Si en La busca y en Mala hierba, Pio Baroja explora la vida y personalidad del lumpen proletariado, las clases más bajas de la sociedad (chorizos, prostitutas, mendigos, en sí, los desheredados de la tierra, en su escalón más profundo), en esta última novela de la trilogía, incide en la creación de un marco transformador, lleno de contradicciones y exabruptos. Le interesa el movimiento obrero y la capacidad organizativa y progresista de los amantes de la Anarquía como proyecto liberador de la humanidad. Las contradicciones que aparecen en la novela no se producen por casualidad, son las del propio Pio Baroja. En aquel tiempo simpatizar con el anarquismo, tanto a nivel proletario como intelectual, era apostar por la única filosofía basada en la libertad, con una estricta moral, que impulsaba una nueva sociedad, liberada de toda relación de dominación. A Pio Baroja le atraían los anarquistas como la miel a las moscas; mas su filtreo no pasó de ahí, de un estar cerca para ver qué pasaba. Su negativismo existencial le llevaba a mantenerse lejos del mundanal ruido, donde las convulsiones sociales no pudieran tocarle ni le exigieran tomar partido. En el fondo, tenía la idea nada peregrina de que las generaciones futuras podrían tener esperanza a partir de la construcción de una sociedad diferente, basada en la libertad individual y en el apoyo mutuo. El problema de don Pio era que no creía en el ser humano, genéricamente hablando, a veces hasta le aborrecía. A pesar de ello, en la época en que escribió estas novelas todavía existía en él un atisbo de ilusión.
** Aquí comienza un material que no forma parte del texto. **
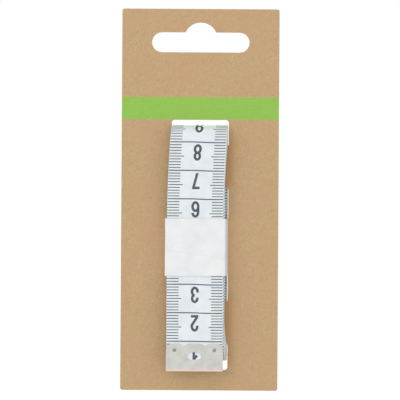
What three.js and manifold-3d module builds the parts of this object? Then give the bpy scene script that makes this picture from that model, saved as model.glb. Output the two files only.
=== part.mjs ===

«[…] Figúrate tú un dictador que dijera: voy a suprimir la mitad del clero, y lo suprimiera; e impusiera un impuesto sobre la renta, y mandara hacer carreteras y ferrocarriles, y metiera en presidio a los caciques que se insubordinan, y mandara explotar las minas y obligara a los pueblos a plantar árboles…»
 Aquella época no era tan diferente de la nuestra, en lo que se refiere a desigualdad social y a acumulación de riqueza. Baroja, y con él muchos intelectuales de la época, no confiaba en los «socialistas», siempre dispuestos a pactar con el mejor postor con tal de ocupar un espacio en la política nacional. El anarquismo era irredento, radical, con puntuales manifestaciones sanguinarias, en cualquier caso, cauterizador y creativo. Las ideas y la dinamita caminaban juntas, quitando el sueño a eclesiásticos, burgueses, monarcas y militares.
«[…] qué tanta teoría, ni tanta alegoría, ni tanta chapucería. ¿Qué hay que hacer? ¿Pegarle fuego a todo? Pues a ello. Y echar con las tripas al aire a los burgueses y tirar todas las iglesias al suelo, y todos los cuarteles, y todos los palacios y todos los conventos, y todas las cárceles… Y si se ve a un cura, o a un general, o a un juez, se acerca uno a él disimuladamente y se le da un buen cate o una puñalá trapera… y adivina quién te dio […]»
La visión descarnada de la bestia humana aparece al final de la novela por boca de Roberto Hasting, la revolución no es posible porque la voluntad del «hombre», quizá su naturaleza depredadora, le impulsa a la acción, a una lucha por la vida, individualista, animalizada, insolidaria, en la que todo es disputa por ese bien que se desea, y que necesariamente habrá que arrebatar a otro porque la riqueza es limitada. Qué visión tan diferente entre esta de Hasting y esta otra de Juan:
«Para él, lo principal en el anarquismo era la protesta del individuo contra el Estado; lo demás, la cuestión económica casi no le importaba; el problema para él estaba en poder librarse del yugo de la autoridad. Él no quería obedecer, quería que si él se asociaba con alguien fuese por su voluntad, no por la fuerza de la ley.»